イスラエル、連作アニメで日本人に観光アピール 「続きが気になる…」と好評価も

 イスラエル大使館は今月、意外なプロモーションを始めた。同大使館のオフィシャルYouTubeチャンネルでの日本語アニメーションによる観光案内だ。

 『いいね!イスラエル~咲と典子の姉妹旅行~』とタイトルがつけられた物語は、全7話。日本のアニメ広告製作会社マンガニメーションが製作した。

◆イスラエルってどんな国?わかりやすく解説
 コメディータッチのアニメは、日本の視聴者にイスラエルはどんな国なのか紹介するのが目的だという。話は、咲と典子2人の姉妹が、休みを利用してイスラエルを観光するというものだ。第1話では、2人はイスラエルのベン・グリオン国際空港に到着。街の様子を楽しむ。妹の咲はイスラエルが砂漠しかない国だと思っていたが、近代的で治安もよく、ワインが美味しいことに感心する。しかし、姉の典子は夫と何か問題があるらしく、話は思わせぶりに次回へ続く。  

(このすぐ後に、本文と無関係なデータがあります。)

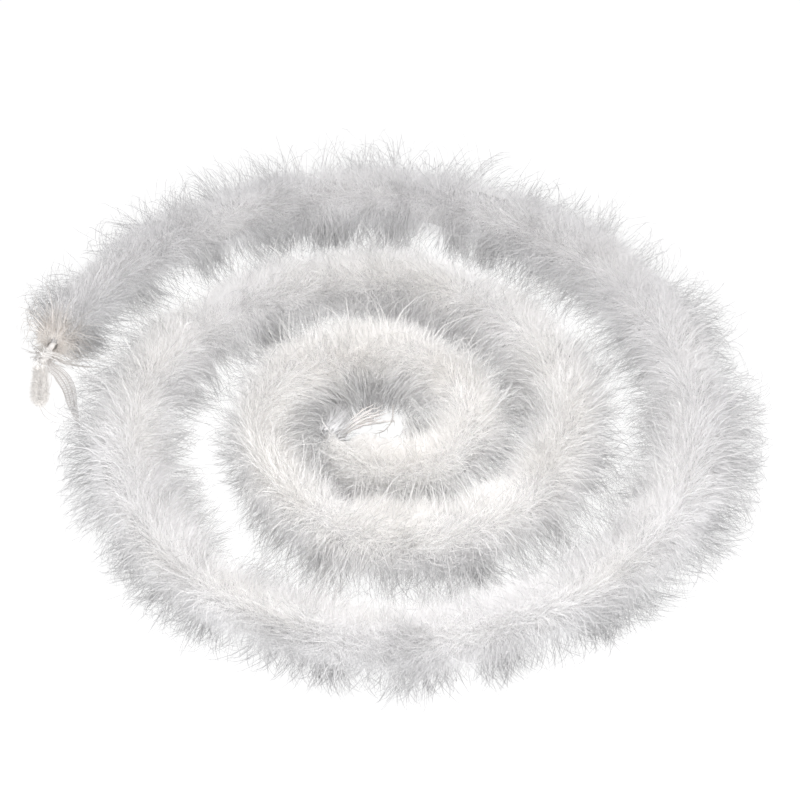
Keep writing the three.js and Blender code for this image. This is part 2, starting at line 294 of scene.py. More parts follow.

 物語の中では、マックスブレナーのチョコレートバーはイスラエルに本店があることや、同国は中東のシリコンバレーとも呼ばれていること、日本とは60年以上の国交があることなどが紹介されている。

 所々で、大使館のマスコット「シャロームちゃん(英文でもShalom-chanとちゃん付け)」が登場し、詳しい解説を加える。「シャローム」とは、現地の言葉で「こんにちは」を意味するそうだ。公式バイオグラフィーによると、シャロームちゃんは、イスラエルの親善大使として、世界平和のために一生懸命働いているらしい。

◆アニメ広報に対する賛否両論
 シャロームちゃんは、イスラエルの人口など基本的な情報から、イスラエル人は日本に関心が高いことなどを解説している。

 イスラエル中央統計局によると、2014年現在までに1万人弱の日本人がイスラエルを訪れた。

 ツイッター上では日本人視聴者の様々な反応がみられた、とウォールストリート・ジャーナル紙(WSJ)は報じている。『「いいね!イスラエル」というイスラエル大使館の観光業宣伝アニメを見ながらキレそうになってた 』と否定的なものや、「イスラエル大使館の広報アニメ、意外と面白くて続きが気になる」と興味を示すツイートが取り上げられた。

 また、地元エルサレム・ポスト紙の同記事にもコメントが寄せられている。

・いいぞ。ヨーロッパ人を呼び込むって考えは忘れようよ。日本人旅行者は、裕福でまじめだ。イスラエルを好きになってくれると思う。
・安息日に嘆きの壁を写真に撮られないように頑張ってね。(ユダヤ教の安息日である金曜の日没から土曜の日没までは写真撮影禁止)
・いい試みだ。だけど、ネタニヤフ首相の方針は、イスラエルの観光産業を見放している。テルアビブの寿司がどんなに美味しかろうと関係ないさ。

◆日本との外交に注力
 イスラエルと日本の関係は急速に花開こうとしている、と地元インターネットテレビ局『イスラエル・ナショナル・ニュース』は報じている。その証拠に、先週エルサレムで開催された「日本文化週間」では、日本の山口壮外務副大臣がイベントに出席し、両国を「親しい隣人」同士だと述べたという。また、日本とイスラエルは7月、両国間では画期的な「日本国経済産業省とイスラエル国経済省との間の協力覚書(MOC)」を締結している。

 同メディアは、イスラエルが、世界第3位のGDPを有する“日が昇る国”との確実な関係強化を模索している、アメリカとの関係は厳しい状況を迎えている、と報じた。これについては、コメントも寄せられている。

・オバマ大統領は、東へ外交の舵を切った。イスラエルもそうなるだろうね。